In just a blink of an eye, our world is completely different. Last week I went to a grocery store with well-stocked shelves, and passed on getting toilet paper because we had a few rolls already at home. This week the same grocery store had empty shelves and had me kicking myself I didn’t buy that toilet paper because there is now a shortage. Two weeks ago I bought my 18 year old her senior prom dress and watched her smile and laugh with excitement as she tried her dress on looking forward to her very last prom. Now, this week we are being told more than likely they will not be returning to school and that means no prom, no graduation, no more senior memories for her. My heart truly aches for all my children, but it really does for her as this was supposed to be such a special memorable time for her.

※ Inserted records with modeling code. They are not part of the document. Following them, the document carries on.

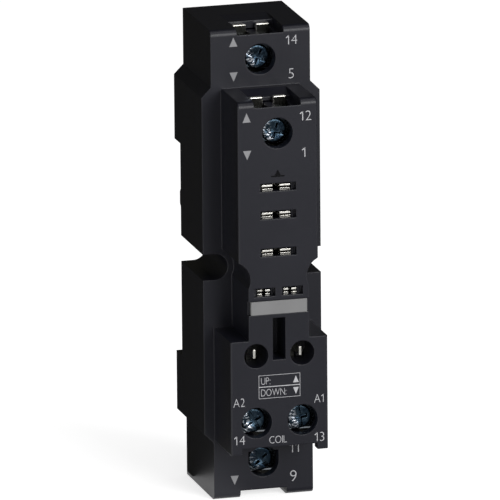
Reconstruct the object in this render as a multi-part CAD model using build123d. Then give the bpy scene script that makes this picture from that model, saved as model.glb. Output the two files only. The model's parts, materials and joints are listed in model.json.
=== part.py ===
from build123d import *
from dataclasses import dataclass
import os

# Relay socket for a 35 mm rail, in millimetres.
# X runs across it, Z up along it, and its front faces -Y.
# The origin is the middle of the rail, on the floor of the recess that the rail sits in.

# Rail seat
rail_width = 35.0
rail_play = 0.6
recess_depth = 3.5
floor_rib_height = 0.5
floor_rib_start = 7.2
floor_rib_length = 3.0
hook_width = 10.0
hook_reach = 1.5
hook_gap = 1.4
hook_bevel = 0.8

# Rear section, from the back plane to the first front face
top_end = 39.5
bottom_end = -38.9
rear_depth = 13.4
rear_width = 19.8
end_width = 16.65
top_step_height = 9.35
bottom_step_height = 9.65

# Tower, neck and coil block, which share the second front face
tower_depth = 10.0
tower_width = 13.3
tower_top = 29.8
neck_width = 10.1
coil_block_width = 16.25
coil_block_top = -9.9
coil_block_bottom = -28.8

# Slots for panel screws, open to the sides, and the round relief beside them for the screw heads
panel_slot_width = 4.3
panel_slot_x = 7.9
panel_slot_z = 0.25
relief_radius = 3.2

# Edges of the moulding
brow_radius = 1.0
edge_bevel = 0.2

# Screw terminals, measured inwards from the front face or the end face
well_radius = 2.55
head_radius = 2.1
head_sink = 1.9
head_height = 1.9
head_rounding = 0.45
drive_slot_width = 0.7
drive_slot_depth = 0.7
drive_cross_length = 2.6
drive_cross_depth = 1.1
thread_radius = 1.5
thread_clearance = 0.05
shank_length = 6.2
shank_end_gap = 0.3
clamp_hole_play = 0.3
clamp_thickness = 0.9
clamp_half_height = 2.65
clamp_bend = 0.5
clamp_travel = 1.8
wire_gap = 0.9
front_play = 0.15
side_play = 0.2
tooth_height = 0.25
tooth_width = 0.5
tooth_offset = 1.6
screw_inset = {"end": 5.2, "tower": 5.4, "coil": 5.15, "bottom": 5.9}
coil_screw_x = 3.85
end_chamber_width = 6.4
coil_chamber_width = 6.4
end_entry_width = 7.8
coil_entry_width = 12.7
notch_depth = 1.0
bottom_notch_depth = 1.27
end_funnel_depth = 10.3
tower_funnel_depth = 8.8
end_funnel_drop = 0.35
tower_funnel_drop = 1.0
front_wall_fall = 0.75
wire_rib_width = 1.4
wire_rib_gap = 0.35
bottom_well_rise = 1.8

# Contact strips and blade clips
strip_thickness = 0.9
strip_sink = 0.7
strip_tail = 3.4
strip_run_width = 5.0
strip_bend = 1.0
strip_clearance = 0.15
pocket_roof = 1.6
clip_sheet = 0.3
clip_length = 7.8
clip_sink = 1.2
clip_drop = 0.3
clip_half_height = 0.95
clip_width = 4.7
clip_slit = 1.2
clip_pinch = 0.22
clip_flare = 0.31
clip_pinch_depth = 0.9
clip_bend = 0.4
clip_head_room = 0.25
blade_slot_z = {"14": 10.85, "12": 15.45, "11": 4.65}
blade_slot_width = 6.1
blade_slot_height = 1.35
coil_slot_z = -1.95
coil_slot_x = 2.3
coil_slot_width = 3.55
coil_slot_height = 1.4
coil_clip_x = 2.2
coil_clip_width = 2.1
coil_clip_slit = 0.55
coil_tongue_inner = 1.9
coil_tongue_outer = 4.1
coil_tongue_top_inner = 1.0

# Round holes of the plug-in module, with the tab of each coil strip inside
module_hole_x = 3.85
module_hole_z = -12.45
module_hole_radius = 2.03
module_tab_height = 1.45
module_tab_thickness = 0.4
module_tab_sink = 1.2

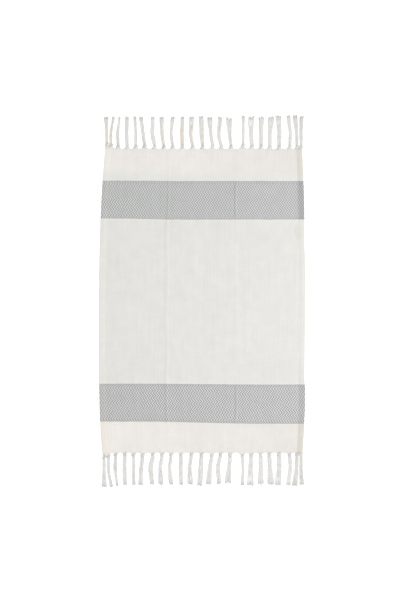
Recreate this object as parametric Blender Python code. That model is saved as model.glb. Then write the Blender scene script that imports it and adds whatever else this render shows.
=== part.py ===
"""Kitchen towel: one woven cotton panel with a knotted fringe along each end.

Run it with  blender --background --python part.py  or from Blender's text editor.

Units are metres and +Z is up. The towel lies face up: X runs across the cloth from selvedge to
selvedge, Y runs along the warp from the foot fringe to the head fringe. The origin is on the
surface that the towel lies on, under the middle of the whole towel.

Three solids, 0.3 mm apart:
  towel_cloth   the panel with its two side hems, drawn in where the fringes are tied
  fringe_head   one comb: the gathered warp ends past the last weft, their knots and cut brushes
  fringe_foot   the same at the other end
"""

import math

import bmesh
import bpy

MM = 0.001

# The panel.
CLOTH_WIDTH = 0.500  # at its widest, between the fringes
CLOTH_THICK = 0.0016
EDGE_THICK = 0.0010  # the sheet is rounded off at its outer edge
HEM_WIDTH = 0.0135  # each long side is turned under twice and stitched
HEM_THICK = 0.0026
HEM_STEP = 0.0015  # the hem's inner edge slopes down over this width

# Tying the fringe draws the corners in, so the sides bow.
WIDEST_AT_Y = -0.030
BOW_POWER = 2.4
DRAWN_IN = {"left": {"head": 0.0145, "foot": 0.0085}, "right": {"head": 0.0060, "foot": 0.0060}}

# Two grey bands, woven across the cloth.
BANDS_Y = ((-0.295, -0.202), (0.197, 0.289))

# The towel was folded in three lengthwise, which leaves a soft ridge along each fold.
CREASE_SHARES = (0.328, 0.665)  # of the width, from the left side
CREASE_HEIGHT = 0.0012
CREASE_HALF_WIDTH = 0.009
CREASE_WANDER = 0.0020
CREASE_WAVES = 2.5

ROW_SPACING = 0.046

# Each end: the way it points, the last weft, the line of the knots and the line of the cut.
ENDS = {
    "head": {"way": 1, "cloth_end": 0.3650, "knots": 0.3742, "cut": 0.4450, "drift": 0.0},
    "foot": {"way": -1, "cloth_end": 0.3625, "knots": 0.3698, "cut": 0.4425, "drift": -0.0068},
}
DRIFT_POWER = 1.5  # the foot knots sit further out to the left, less and less towards the right
GAP = 0.0003
HEADING_DEPTH = 0.0025
HEADING_THICK = 0.0015
TENT_MARGIN = 0.0006  # half of the straight edge left between two gathered groups

# One tassel: a tied bundle. Widths lie along X, thicknesses along Z.
NECK_WIDTH, NECK_THICK = 0.0042, 0.0032
KNOT_WIDTH, KNOT_THICK, KNOT_LENGTH = 0.0072, 0.0060, 0.0056
BODY_THICK = 0.0040
BODY_WIDTH, BODY_PER_FLARE = 0.0056, 0.25
TIP_THICK = 0.0026
MID_SHARE, FLARE_SHARE = 0.45, 0.88  # how far along the loose length the body and brush begin

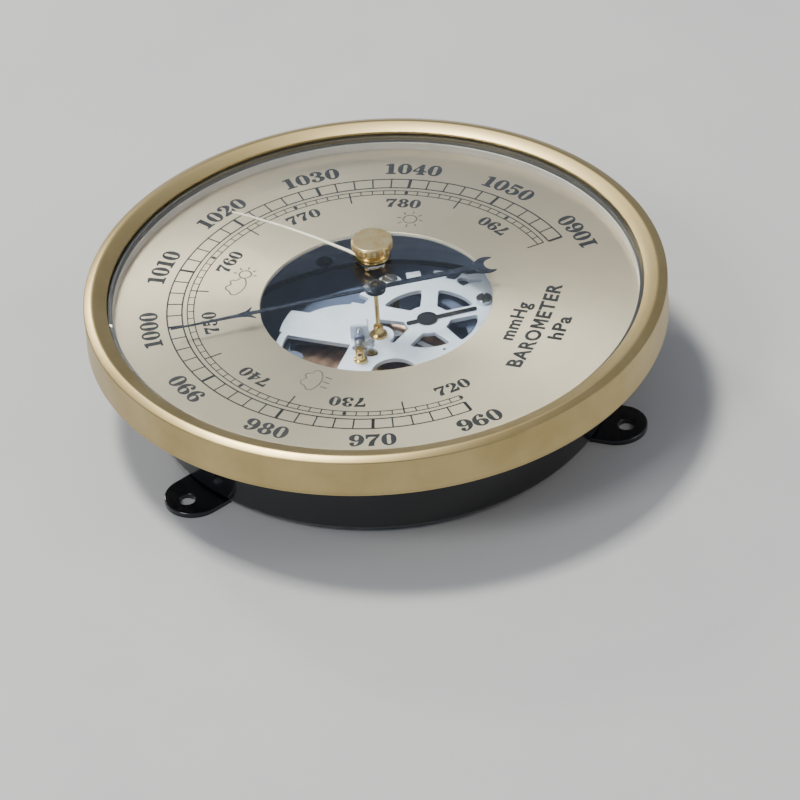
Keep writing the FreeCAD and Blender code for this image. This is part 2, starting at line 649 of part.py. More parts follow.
def rocker_block():
    p = level(ROCKER_BLOCK_U, SHAFT_N)
    block = box(-1.3, 1.3, -2.0, 2.0, BRIDGE_TOP, SHAFT_Z + 1.3)
    block = block.makeChamfer(0.35, [e for e in block.Edges if e.BoundBox.ZMin > SHAFT_Z + 1.2])
    block = moved(turned(block, U_DEG), V(p.x, p.y, 0))
    return block.cut(along_shaft(ROCKER_BLOCK_U - 4, PIVOT_R + 0.05, 8))


def shaft_collar(u, width):
    return along_shaft(u - width / 2, 1.15, width)


def lift_arm():
    root, tip = level(LIFT_U, SHAFT_N), level(LIFT_U, SHAFT_N + LIFT_LEN)
    arm = bar(root, tip, 1.6, SHAFT_Z - 0.35, SHAFT_Z + 0.35).fuse(shaft_collar(LIFT_U, 1.6))
    arm = arm.cut(along_shaft(LIFT_U - 3, 0.7, 6))
    return arm.cut(disc(tip.x, tip.y, 0.45, 10, 20)).removeSplitter()


def contact_screw():
    tip = level(LIFT_U, SHAFT_N + LIFT_LEN)
    return lathe([(0, 15.15), (0.25, 15.2), (0.45, 15.45), (0.45, SHAFT_Z + 0.35), (0.8, SHAFT_Z + 0.35),
                  (0.8, SHAFT_Z + 0.9), (0, SHAFT_Z + 0.9)], tip.x, tip.y)


def drop_arm():
    at = DROP_AT
    blade = box(-0.4, 0.4, -0.35, 0.35, LINK_Z, SHAFT_Z)
    blade = moved(turned(blade, U_DEG), V(at.x, at.y, 0))
    arm = blade.fuse(shaft_collar(DROP_U, 1.2))
    return arm.cut(along_shaft(DROP_U - 3, 0.7, 6)).removeSplitter()


def link_rod():
    z0, z1 = LINK_Z, LINK_Z + LINK_T
    rod = bar(DROP_AT, TAIL_AT, 1.1, z0, z1)
    rod = rod.fuse([disc(p.x, p.y, 1.1, z0, z1) for p in (DROP_AT, TAIL_AT)]).removeSplitter()
    eye = moved(turned(box(-0.6, 0.6, -0.5, 0.5, z0 - 1, z1 + 1), U_DEG), DROP_AT)
    return rod.cut([eye, disc(TAIL_AT.x, TAIL_AT.y, 0.42, z0 - 1, z1 + 1)])


# ---- sector ----
def sector_gear():
    """The toothed sector: a tooth points at the pinion at rest, and the tail carries the link's pin."""
    z0, z1 = SECTOR_Z, SECTOR_Z + SECTOR_T
    down_deg, up_deg = -18.0, 13.0
    rim_r = SECTOR_PITCH_R - 1.2 * MODULE
    pitch = 360 / (PINION_TEETH * SECTOR_RATIO)
    fan = [(0, 0), polar(30, down_deg), polar(30, (down_deg + up_deg) / 2), polar(30, up_deg)]
    rim = slab(fan, z0, z1).common(ring(rim_r, rim_r - 1.6, z0, z1))
    spokes = [bar(V(0, 0, 0), polar(rim_r - 0.8, a), 1.3, z0, z1) for a in (down_deg + 3, up_deg - 3)]
    one = tooth(SECTOR_PITCH_R, 0.7 * MODULE, 1.2 * MODULE, 0.05, z0, z1)
    count = [k for k in range(-20, 20) if down_deg + 0.8 < k * pitch < up_deg - 0.8]
    body = rim.fuse(spokes + [turned(one, k * pitch) for k in count] + [disc(0, 0, 1.7, z0, z1)])
    towards = math.degrees(math.atan2(-SECTOR_AT.y, -SECTOR_AT.x))
    body = moved(turned(body.removeSplitter(), towards), SECTOR_AT)
    tail = bar(SECTOR_AT, TAIL_AT, 1.4, z0, z1)
    body = body.fuse(tail).removeSplitter()
    return body.cut([disc(SECTOR_AT.x, SECTOR_AT.y, 0.6, z0 - 1, z1 + 1),
                     disc(TAIL_AT.x, TAIL_AT.y, 0.28, z0 - 1, z1 + 1)])


def tail_pin():
    return disc(TAIL_AT.x, TAIL_AT.y, 0.28, LINK_Z - 0.05, SECTOR_Z + SECTOR_T)


def sector_arbor():
    x, y = SECTOR_AT.x, SECTOR_AT.y
    low, high = LOWER_Z + LOWER_T + 0.03, BRIDGE_Z - 0.03
    return lathe([(0, LOWER_Z), (PIVOT_R, LOWER_Z), (PIVOT_R, low), (0.6, low), (0.6, high),
                  (PIVOT_R, high), (PIVOT_R, BRIDGE_TOP), (0, BRIDGE_TOP)], x, y)


NODES = (
    case_shell, mounting_lugs, lug_rivets, bezel, crystal, crystal_gasket, rehaut_ring, dial_plate,
    dial_seat_ring, set_knob, spindle_bush, bush_washer, bush_nut, set_spindle, friction_washer,
    set_collet, set_hand, pressure_hand, hand_hub, hand_arbor, arbor_bush, arbor_pinion,
    hairspring_collet, hairspring, hairspring_stud, bridge_plate, lower_plate, movement_pillars,
    plate_spacers, bridge_screws, index_arm, base_plate, base_screws, capsule_upper, capsule_lower, capsule_post,
    capsule_foot, capsule_spring_plate, spring_plate_block, spring_plate_screws, adjusting_bush,
    adjusting_screw, rocker_shaft, rocker_post, rocker_block, lift_arm, contact_screw, drop_arm,
    link_rod, sector_gear, tail_pin, sector_arbor)

for build in NODES:
    made = build()
    solids = made if isinstance(made, list) else [made]
    save(build.__name__, *solids)
    count = sum(len(s.Solids) for s in solids)
    volume = sum(s.Volume for s in solids)
    sound = all(s.isValid() for s in solids)
    print(f"{build.__name__:22s} solids {count}  volume {volume:9.3f} mm3  valid {sound}")
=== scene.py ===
"""Aneroid barometer: its looks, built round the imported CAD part.

Sizes in the classes are millimetres in the part's own frame: +Z is the dial's axis, +Y points to 12
o'clock, and z = 0 is the plane of the mounting lugs. Blender's metres come in only through MM.
"""

import json
import logging
import math
from collections.abc import Callable, Iterator, Sequence
from contextlib import contextmanager
from dataclasses import dataclass
from enum import Enum

import bpy
from mathutils import Matrix, Vector


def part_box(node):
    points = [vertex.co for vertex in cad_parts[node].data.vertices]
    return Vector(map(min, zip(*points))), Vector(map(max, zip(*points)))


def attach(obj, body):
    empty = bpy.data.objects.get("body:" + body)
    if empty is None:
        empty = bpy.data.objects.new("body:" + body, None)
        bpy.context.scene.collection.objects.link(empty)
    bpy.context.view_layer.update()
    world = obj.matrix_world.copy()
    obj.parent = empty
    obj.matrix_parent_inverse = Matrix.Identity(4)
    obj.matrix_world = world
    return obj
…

So what are we supposed to do when we are facing such scary and uncertain times? How do we ease our children’s fear and anxiety through this? How do we calm our own anxieties and worry? These are all really hard questions, and because everyone is unique and deals with things differently there may be ways one person handles a situation that works better for them. As a Christian, I am doing my best to handle the situation the only way I know how with God by my side.

Here are a few tips that I am encouraging not only myself to follow but my family as well:

  • PRAY. Pray for our world, our country, your community, your family, your friends. Talk to him. Tell him your worries and concerns. Pray that we soon can get back to what we know as normal. Pray for a cure. Pray for those who are already sick to be healed. Pray for a hedge of protection for your loved ones and others. Just give everything to him. Prayer is so powerful, and trust me it works!! I prayed to the Lord and he answered me. He freed me from all my fears. Psalm 3:14.
  • Don’t allow FEAR to rule your life. Trust me, I know this is easier said than done. It is difficult for me as well. However, we cannot live our lives in fear. We just can’t. We must stay strong, and lay all of our worries at God’s feet. We must make sure our kids see that we are strong and not living in a state of panic or fear. It is important for their mental well-being that we do this. Kids are so vulnerable, and so it is important for us to create an atmosphere of peace for them. Stay strong and don’t let the fear take over, live your life!! Tell everyone who is discouraged, Be strong and don’t be afraid! God is coming to your rescue. Isaiah 35:4.
  • Focus on the GOOD. I always try to find blessings out of every situation I am put in. Even the messy ones. Yes, the world is a scary and messy place right now. However, let’s try and find some good things to pull out of this. The first thing I can think of is that I get to spend more time with my family. Now that we are all home, we can spend more quality time together. Last night, we had a family game night and just chatted. It has been a long time since we have gotten to do that. So that was a huge blessing. Instead of focusing on the negativity and fear, reset your mind and always search for the good and the hope. An anxious heart weighs a man down, but a kind word cheers him up. Proverbs 12:25.
  • Know God is in CONTROL. You may be scared, your children may be scared and worried, but God is with you. Lean on him for your strength to get through this. Allow him to be your rock. When you feel the anxiety taking over your mind, pray and know that God is in control of this situation and he will never leave your side. Let him guide you to learn how to deal with the new normal we are all facing, let him show you that through him, you are strong. Peace is what I leave with you, it is my own peace that I give you. I do not give it as the world does. Do not be worried and upset; do not be afraid. John 14:27.

Just know I will be praying for everyone during this time, and I pray that very soon this uncertain time will be over. I know you are all scared, but I also pray that each of you are covered with many blessings today.